Book Four. Distinctions 14 - 42
Thirty Seventh Distinction
Single Question. Whether the Sacrament of Orders Impede Matrimony
I. To the Question
A. Opinion of Others Explicating the Positive Certain Conclusion

A. Opinion of Others Explicating the Positive Certain Conclusion

9. Here the conclusion is certain.

10. Some say [Bonaventure, Thomas Aquinas, Richard of Middleton, Alexander of Hales] that it is not licit to contract because a person who receives sacred Orders is made simply illegitimate for contracting matrimony, and this either by the Church or immediately by Christ (though it not be read in Scripture).

11. But the second alternative does not seem probable, because they were not bound in the primitive Church, unless perhaps you say that it was never licit after reception of Holy Orders to contract matrimony, though sometimes it would be licit to use a matrimony already contracted, as now among the Greeks.
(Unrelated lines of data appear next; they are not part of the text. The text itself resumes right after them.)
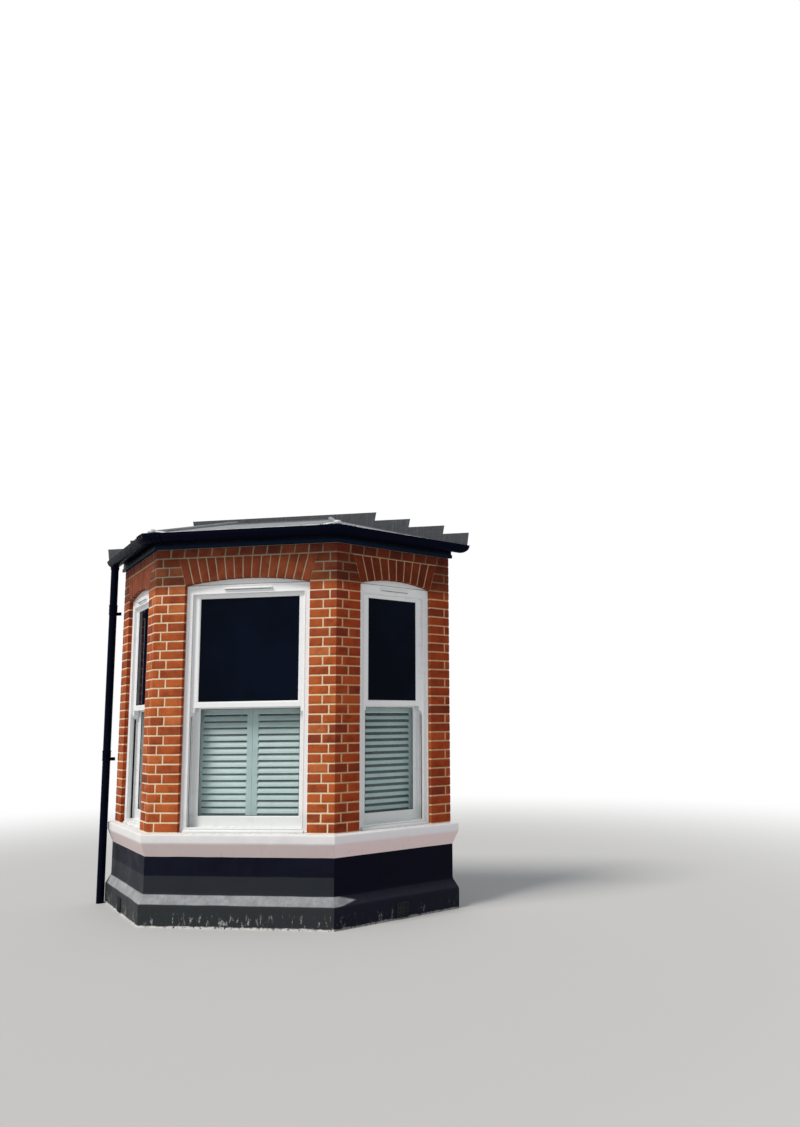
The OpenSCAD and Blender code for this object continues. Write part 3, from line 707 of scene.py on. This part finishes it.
def dress(material, bevel, segments, *names):
    """Gives shown CAD nodes a material and rounds their edges."""
    for name in names:
        node = NODES[name]
        node.data.materials.clear()
        node.data.materials.append(material)
        if bevel:
            edge = node.modifiers.new("edges", "BEVEL")
            edge.width = bevel
            edge.segments = segments
            edge.limit_method = "ANGLE"
            edge.angle_limit = radians(35)
        node.data.shade_smooth()
        node.data.set_sharp_from_angle(angle=radians(30))


# Brickwork


def skewed(x, sign, z):
    """The edge of a pier beside an arch, which leans away above the springing."""
    return x - sign * SKEW * max(0.0, z - SPRING) / (ARCH_TOP - SPRING)


def lay(pile, base, rise, place=None, lean=0.0, skewed_from=None):
    """One brick: a prism cut up along and across its face, worn, and given a tone."""
    bm = prism(base, rise, 0.0028)
    slice_up(bm, X_AXIS, 0.045)
    slice_up(bm, Z_AXIS, 0.024)
    low = min(v.co.z for v in bm.verts)
    for v in bm.verts:
        v.co.x += lean * (v.co.z - low)
        if skewed_from is not None:
            share = max(0.0, 1 - (v.co.x - skewed_from) / CUT_BRICK)
            v.co.x += share * (skewed(skewed_from, -1, v.co.z) - skewed_from)
            v.co.x = min(v.co.x, wall_end(v.co.y))
    wear(bm, 0.0008)
    pile.add(bm, min(1, max(0, rng.gauss(0.6, 0.19))), place)


def course_heights(k):
    low = SILL + k * COURSE + JOINT / 2
    return low, low + COURSE - JOINT


def plain_brick(pile, face, x0, x1, k, lean0=0, lean1=0):
    """A brick in course k from x0 to x1; lean0 or lean1 cut that end to the skewback."""
    z0, z1 = course_heights(k)
    y = -PROUD + rng.uniform(-0.0012, 0.0012)
    ends = (skewed(x0, lean0, z0), skewed(x1, lean1, z0), skewed(x1, lean1, z1), skewed(x0, lean0, z1))
    if abs(ends[1] - ends[0]) < 0.012:
        return
    base = [(x, y, z) for x, z in zip(ends, (z0, z0, z1, z1))]
    lay(pile, base, (0, BRICK_DEEP + PROUD, 0), FACE[face])


def squint_brick(pile, side, wing_front, wing_cant, k):
    """A corner brick with one wing on the front face and one on the canted face."""
    z0, z1 = course_heights(k)
    p, d = PROUD, BRICK_DEEP - 0.01
    front, cant = front_at(HALF - wing_front), cant_at(1, wing_cant)
    base = [front(p), (corner_x(p), -DEPTH - p), cant(p), cant(-d), (corner_x(-d), -DEPTH + d), front(-d)]
    lay(pile, [(x, y, z0) for x, y in base], (0, 0, z1 - z0), Matrix.Scale(side, 4, X_AXIS))


def corner_pier(word):
    """Squint bricks turn the corner, long and short wings in turn, with bats beside them."""
    pile, side = Pile(), SIDES[word]
    edge = (HALF - PIER[word] - JAMB_PROUD) * side
    leans = {"lean0": -1} if side > 0 else {"lean1": 1}
    for k in range(JAMB_COURSES + ARCH_COURSES):
        wing_front, wing_cant = (LONG_WING, SHORT_WING) if k % 2 else (SHORT_WING, LONG_WING)
        squint_brick(pile, side, wing_front, wing_cant, k)
        plain_brick(pile, "front", *sorted((edge, side * (HALF - wing_front - JOINT))), k, **leans)
        plain_brick(pile, word, wing_cant + JOINT, CANT_OPEN[0] + JAMB_PROUD, k, lean1=1)
    return pile


def wall_pier(face):
    """The pier that meets the house wall: its bricks are cut on the wall plane."""
    pile = Pile(face)
    x0 = CANT_OPEN[1] - JAMB_PROUD
    end, y0, y1 = x0 + CUT_BRICK, -PROUD, BRICK_DEEP
    front_cut, back_cut = (wall_end(y0), y0), (wall_end(y1), y1)
    whole = [(x0, y0), front_cut, back_cut, (x0, y1)]
    cut = [(x0, y0), (end, y0), (end, wall_depth(end)), back_cut, (x0, y1)]
    tip = [(end + JOINT, y0), front_cut, (end + JOINT, wall_depth(end + JOINT))]
    deep = BRICK_DEEP + JOINT
    inner = [(x0 + 0.001, deep), (wall_end(deep), deep), (x0 + 0.001, wall_depth(x0) - 0.001)]
    for k in range(JAMB_COURSES + ARCH_COURSES):
        z0, z1 = course_heights(k)
        for plan in (cut, tip, inner) if k % 2 else (whole, inner):
            base = [(x, y, z0) for x, y in plan]
            lay(pile, base, (0, 0, z1 - z0), skewed_from=x0)
    return pile


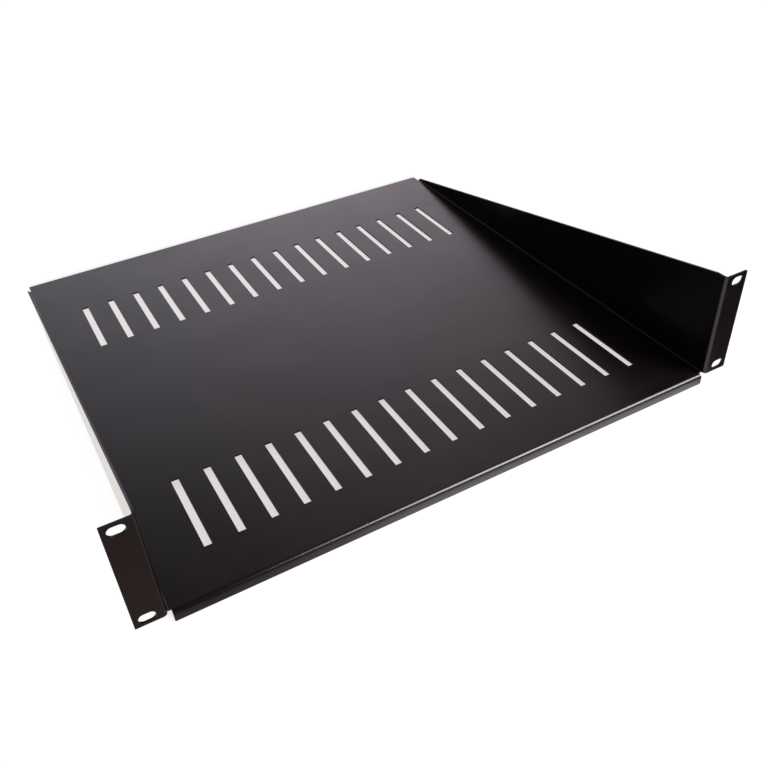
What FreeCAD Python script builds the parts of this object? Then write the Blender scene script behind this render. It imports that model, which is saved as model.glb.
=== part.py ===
import FreeCAD, Part
import os

# Cantilever rack shelf, two rack units high, folded from one sheet of steel.
# The tray's front edge turns down as a lip, its two sides turn up as walls that
# taper towards the rear, and each wall's front edge turns outwards as a mounting ear.

# Frame: millimetres, +X to the right, +Y into the rack, +Z up. The origin is the
# centre of the four mounting slots, on the ears' back faces, which seat on the rails.

# Rack interface: the slots' centres lie in from the ears' outer and level edges
panel_width = 482.6
ear_height = 88.1
slot_to_outer_edge = 8.75
slot_to_level_edge = 5.95
mounting_slot_length = 11.0
mounting_slot_width = 7.2

# Sheet and folds
sheet = 1.5
inside_bend_radius = 1.5

# Body: the ears reach out past the walls, which pass between the rack's rails
ear_reach = 19.3
tray_depth = 447.0
lip_drop = 8.5
wall_level_run = 9.5
corner_radius = 0.6

# Corner reliefs: in front where the lip, a wall and an ear meet, and at the rear,
# where the tray is left flat behind the end of a wall
relief_past_bend = 1.0
relief_beside_lip = 2.5
rear_relief_length = 10.0

# Vents: two rows of narrow slots that run front to back
vent_width = 5.6
vent_length = 71.5
vent_pitch = 24.1
vent_side_margin = 36.0
front_vent_margin = 40.0
rear_vent_margin = 68.5

# Sizes and places worked out from those above
body_width = panel_width - 2 * ear_reach
slot_column_spacing = panel_width - 2 * slot_to_outer_edge
slot_row_spacing = ear_height - 2 * slot_to_level_edge
outside_bend_radius = inside_bend_radius + sheet
front = -sheet
rear = front + tray_depth
ear_bottom = -ear_height / 2
ear_top = ear_height / 2
tray_top = ear_bottom
tray_underside = tray_top - sheet
wall_outside = body_width / 2
wall_inside = wall_outside - sheet
wall_end = rear - rear_relief_length
side_fold_top = tray_underside + outside_bend_radius
lip_end = wall_inside - relief_beside_lip
relief_back = front + outside_bend_radius + relief_past_bend
level_end = front + wall_level_run

RIGHT = FreeCAD.Vector(1, 0, 0)
BACK = FreeCAD.Vector(0, 1, 0)
UP = FreeCAD.Vector(0, 0, 1)


def line(start, end):
    return Part.LineSegment(start, end).toShape()


def arc(start, middle, end):
    return Part.Arc(start, middle, end).toShape()


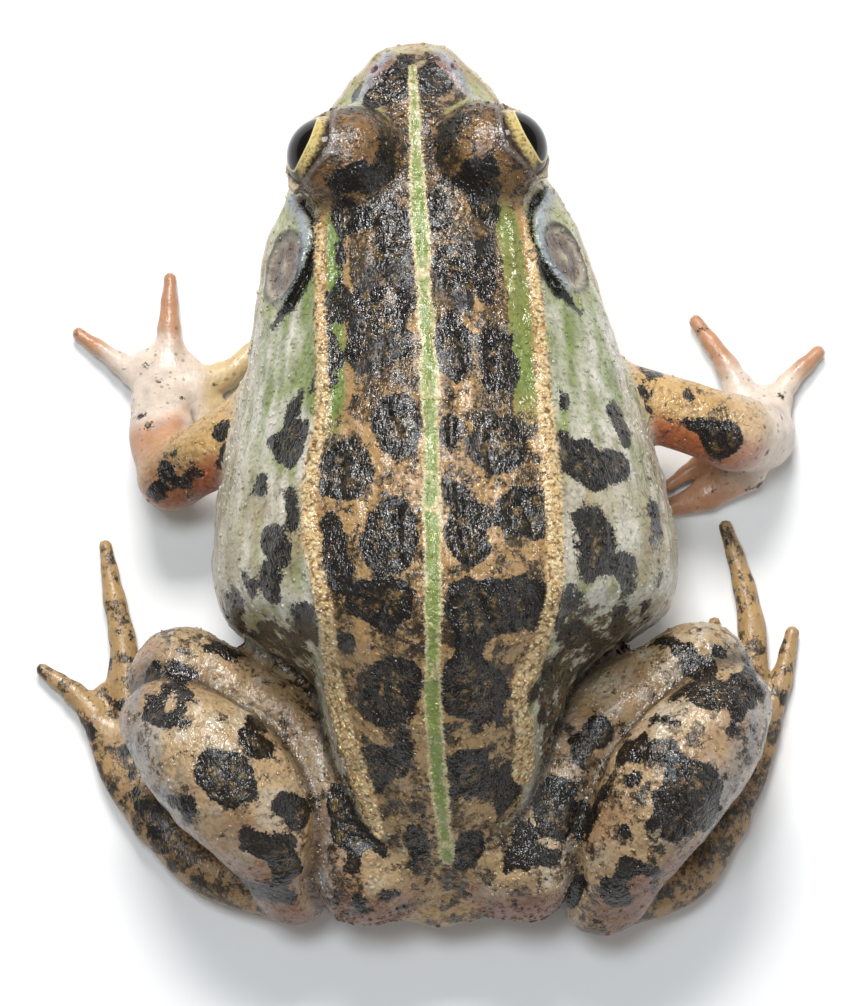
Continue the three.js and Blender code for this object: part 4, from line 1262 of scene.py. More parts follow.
    def _ear(self, made: Array, points: Array, side: Side) -> Array:
        """The eardrum over the ground colour round it: grey brown in a pale ring, with a pale middle."""
        c = self.colours
        centre, out = self.head.eardrum_frame(side)
        radius = self.head.eardrum_radius
        span = points - centre
        level = span @ out
        spread = np.linalg.norm(span - level[:, None] * out, axis=1)
        on_disc = (np.abs(level) < 1.4) & (spread < 4)
        rays = noise(np.stack([np.arctan2(span[:, 2], span[:, 1]) * 4, spread, spread * 0], 1), (0.5, 3, 1), 94)
        disc = mix(c.eardrum, c.eardrum_rim, 0.25 + 0.3 * rays * ramp(spread, 0.3, 1.2))
        disc = mix(disc, c.ink, 0.5 * bell(spread - 1.3, 0.4))
        disc = mix(disc, c.cream, bell(spread, 0.45) * 0.8)
        made = mix(made, disc, ramp(spread, radius + 0.05, radius - 0.2) * on_disc)
        made = mix(made, c.ink, bell(spread - radius - 0.08, 0.24) * 0.85 * on_disc)
        return mix(made, c.eardrum_rim, bell(spread - radius + 0.4, 0.22) * 0.8 * on_disc)

    def _lids(self, made: Array, points: Array, side: Side) -> Array:
        """The edges of the lids: a blue-white painted highlight over a black line above the eye, and a pale lower lid.
        """
        c = self.colours
        away, ahead, lift = EyeFrame(side).angles(*points.T)
        close = ramp(away, 5.0, 4.4)
        edge = np.hypot(ahead / self.head.opening_front, lift / self.head.opening_up) - 1
        upper = close * ramp(lift, 5, 15)
        # painted highlight: a thin blue-white line along the rim of the upper lid
        made = mix(made, c.blue, bell(edge - 0.2, 0.06) * upper * 0.5)
        made = mix(made, c.ink, np.maximum(bell(edge - 0.05, 0.12), 0.7 * bell(edge - 0.36, 0.1)) * upper)
        return mix(made, c.lid_rim, ramp(away, 4.8, 4.4) * ramp(lift, 14, 2))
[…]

12. But what is the reason for this illegitimacy?

The response of some [Bonaventure, Thomas Aquinas, Richard of Middleton]: it is because of the vow annexed to Holy Orders (and how that vow make it illegitimate will be stated in the following distinction [d.38 nn.26-28]).

13. But against this: either the vow is annexed thus, that he who receives [Holy Orders] makes a vow; or only because the vow is as it were annexed by precept of the Church, because the receiver is bound so to keep it as if he vowed.

14. Not in the first way, because no one who vows vows something he does not want; but this man, receiving Holy Orders, has explicitly in his will not to be continent; therefore, he does not vow that continence.

15. If you say that he does vow in fact because, in receiving Orders, he does what the ancient Latin fathers vowed (and he is receiving such sign [Orders]) - on the contrary: no one is bound by a vow to a vow made by another, especially if he has a contrary vow. Or as follows: no one can vow a vow of continence according to the Latin Church for some other person; therefore, neither were the first fathers able to vow for him who is ordained later.

16. Again, the Orientals receive the same sign [Orders], and yet without vow of chastity.

17. If in the second way [n.13], then he who contracts [matrimony] does simply contract it. Proof: Gregory IX, Decretals IV tit.16 ch.2, ‘About matrimony contracted against the interdict of the Church’: “Although one ought not to pass over to second vows against the interdict of the Church, yet it is not acceptable that, for this reason, the sacrament of matrimony be dissolved; some penitence, however, should be imposed on them, because he did it against the Church’s prohibition.

18. Therefore, if the vow of continence is only annexed to Holy Orders by precept of the Church, it follows that the Church has not simply made it illegitimate to contract [matrimony]. For it is universally established in law that what prohibits something being done does not make it illegitimate; but there is need that it contain this sort of judgment: ‘if he has made a contract, let it be broken off’, or: ‘if they have been united, they are in no way to be tolerated’.